The Ake Festival is too much fun to write about dutifully. I want to show you.
Above, at the 2017 Festival, the SFF crowd had an unofficial lunch and discussed how we would take over the world. From left to right: Grace Duggan, Tolu Daniel, TJ Benson, Geoff Ryman, Dare Segun Falowo, Mazi Chiagozie Nwonwu, Ayodele Olofintuade, and (hiding) Ikechukwu Eye Kay Nwaogu.
First off, the trip by bus or car from Lagos is always exciting. In 2016, about midnight, I found myself travelling with Tendai Huchu, author of The Hairdresser of Harare.
As a guest, delightfully, you will get sent on a panel to one of many local schools to hear children read their own fiction. The young writers of the best stories get a book of their choice as a prize.
The guest list is dizzying. Here Okey Ndibe (author of the subtly magical Foreign Gods Inc.) interviews the great Ngũgĩ wa Thiong'o from Kenya.
I asked Professor wa Thiong'o if his novel Wizard of the Crow was a fantasy novel and he said, “Without doubt.”

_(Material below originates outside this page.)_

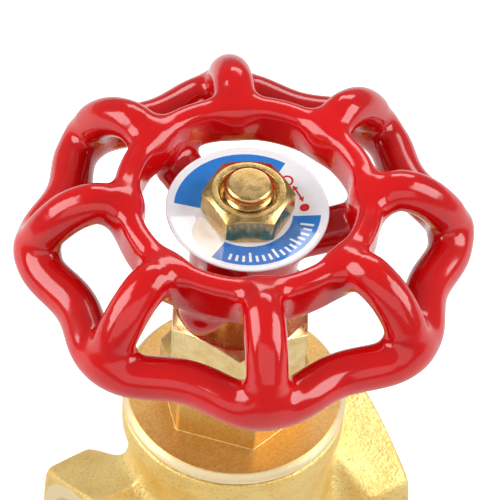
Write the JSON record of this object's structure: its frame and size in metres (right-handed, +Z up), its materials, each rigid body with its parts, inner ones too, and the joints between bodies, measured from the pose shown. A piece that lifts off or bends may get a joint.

Professor wa Thiong’o’s story “Why Humans Walk Upright” is at the core of the Jalada collective’s The Language Project. The story was translated from Kikuyu into twenty-three other African languages (two years later, that had risen to fifty). At the closing ceremony, in the professor’s honour, readers from all over Africa read the same paragraph from the story in their own language—and the Yoruba version, translated by Kola Tubosun, made its world premiere. Sitting in the front row, preparing to read, are NoViolet Bulawayo (author of the prize-winning novel We Need New Names) and Hadiza Isma El-Rufai (author of An Abundance of Scorpions).
Here, Kola Tubosun interviews the Congolese-French multiple award-winner Alain Mabanckou, author of Verre Cassé and Memoires de porc-épic.
More than a festival about books, Ake puts on plays and entertainments. 2016 saw an African adaption of John Webster’s The Duchess of Malfi. In 2017, an adaptation of Lola Shoneyin’s novel The Secret Lives of Baba Segi’s Wives explored how polygamy can be turned to women’s advantage. But the performing highlight both years had to be, my God, the musical concert.
On the way to Ake I met on the bus a really delightful, funny, soft-spoken person. So modest and calm, and she turned out to be the memorable singer-songwriter Joyce Olong, one of the stars of the 2017 concert.
In 2016 and 2017, so graceful and beautiful, the refined traditional singing of Adunni & Nefertiti was so well-received, and you can get a taste from this small video. But as Kolade Arogundade warned me, the national treasure Salawa Abeni was a life-changing experience. I have never ever seen a performer work a crowd like she does. The video is too large to upload.
The support given to African SFF by Ake is humbling. Here is the 2016 panel on African science fiction. From left to right: Tendai Huchu (joint winner of the 2017 Nommo Award for Best Short Story), Chinelo Onwualu (co-founder and editor of Omenana magazine), me as the moderator, and Shadreck Chikoti reading from his Nommo-shortlisted novel, Azotus the Kingdom. Shadreck is the publisher of the anthology Imagine Africa 500.
The 2017 Festival made the first Nommo Awards part of the opening ceremony. Just before that event, Jide Martin, CEO of Comic Republic, which had two titles nominated for the Nommo Award for Graphic Novel, met Nnedi Okorafor.
Accepting the Nommo for Best Graphic Novel is Kolade Arogundade, associate editor of the Chronic, which won the award for its “The Corpse Exhibition and older graphic stories" issue (photo by Brittle Paper).
Brittle Paper carried a complete report on the Nommo Awards—the nominees and winners with more photos.
This informal shot is just before the Book Chat discussion between the great Nnedi Okorafor and South African award-winner Diane Awerbuck.
Olumo Rock in Abeokuta (“under the rock” in Yoruba) is something most visitors to Ake are taken to see. During the war, the Egba people and their army hid out of sight in its depths. I got to visit with Nnedi, Diane, and Dare Segun Falowo.
Even leaving Ake Festivals is fun. In 2016 I travelled to Abuja with two writers you will meet in the next chapter of this series, Odafe Atogun (far left), author of Taduno’s Song, and the redoubtable Chinelo Onwualu (middle right).